Want a Christmas ornament of New York Yankees slugger Aaron Judge? Not really? Well, what if I told you it looked terrible?
Even though it’s been a year unlike any other, Yankees fans are feeling extra festive in 2020, attempting to block out the noise by celebrating the yuletide like there’s no tomorrow.
Not sure anyone’s going to be desperate enough to make this purchase, though.
The Scranton/Wilkes-Barre RailRiders survived the Yankees’ recent minor-league purge, which is great! Class organization all the way that definitely deserves to be a part of our future.
Unfortunately, that good fortune didn’t prevent them from unleashing a real Twilight Zone twist of a Nutcracker on the good people of Pennsylvania on Tuesday. This wooden Aaron Judge could hang on your tree, or its shadow could flash along your wall in the middle of the night brandishing a knife. Who’s to say?
Maybe when that Rays announcer was rooting for an Aaron Judge injury in the ALDS, he was actually just asking someone to take a hatchet to this nightmare?
I’m a veteran of baseball memorabilia collecting, and as such, I’ve seen my fair share of poor porcelain representations of professional athletes. We all love bobbleheads, but one in every 20 looks a little bit like the person it’s supposed to resemble, and the other 19 look like Martin Short. Staring Lineup figurines all basically borrow the same face. Sports video game character graphics are generally so brutal that I had no idea MVP ’05’s Jon Dowd wasn’t supposed to look like Barry Bonds.
Taking all the information into account, this is the worst likeness of any professional athlete I’ve ever seen.

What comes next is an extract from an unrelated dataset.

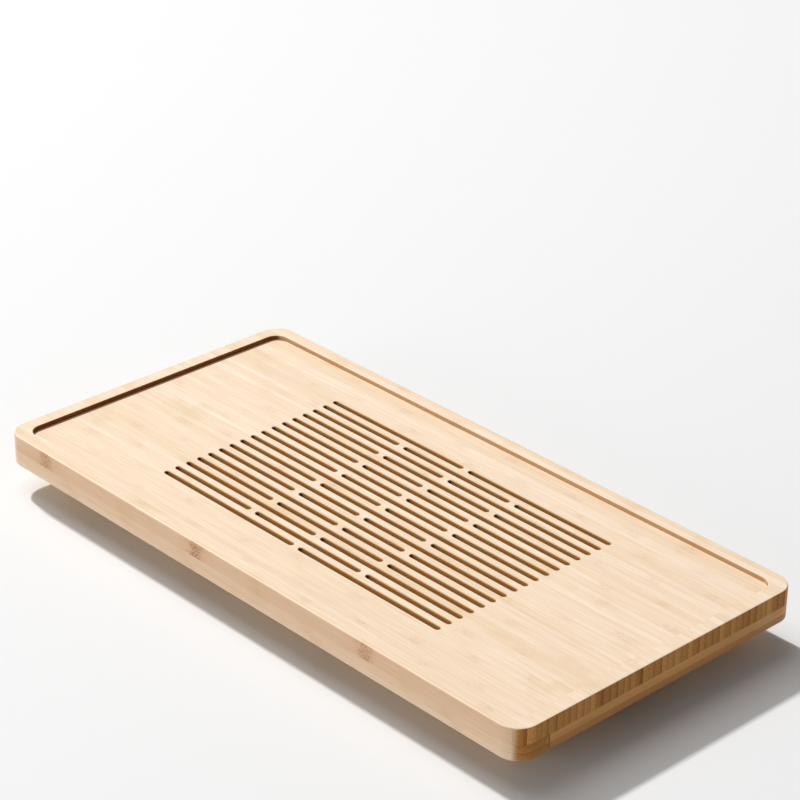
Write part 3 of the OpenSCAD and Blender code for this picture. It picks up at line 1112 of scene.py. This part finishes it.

This looks like an orthodontist’s promo photo, taken with the kid already in the chair chomping on that plastic. It’s what Giancarlo Stanton looked like after Mike Fiers drilled him in the mouth. Is this Aaron Judge, or Alex Rodriguez midway through peeing on his cousin’s floor?
Hey, at least the shoulders are normal! (Checks earpiece) OK, I’m being told that they are not.
So, in case you don’t have enough to be nervous about this offseason, Yankees fans, grab a Scranton/Wilkes-Barre ticket package and they’ll even throw in some nightmare fuel.
Batteries not included! Technically, it doesn’t need batteries, but we’re sure it’ll eat ’em if you just sort of leave them there.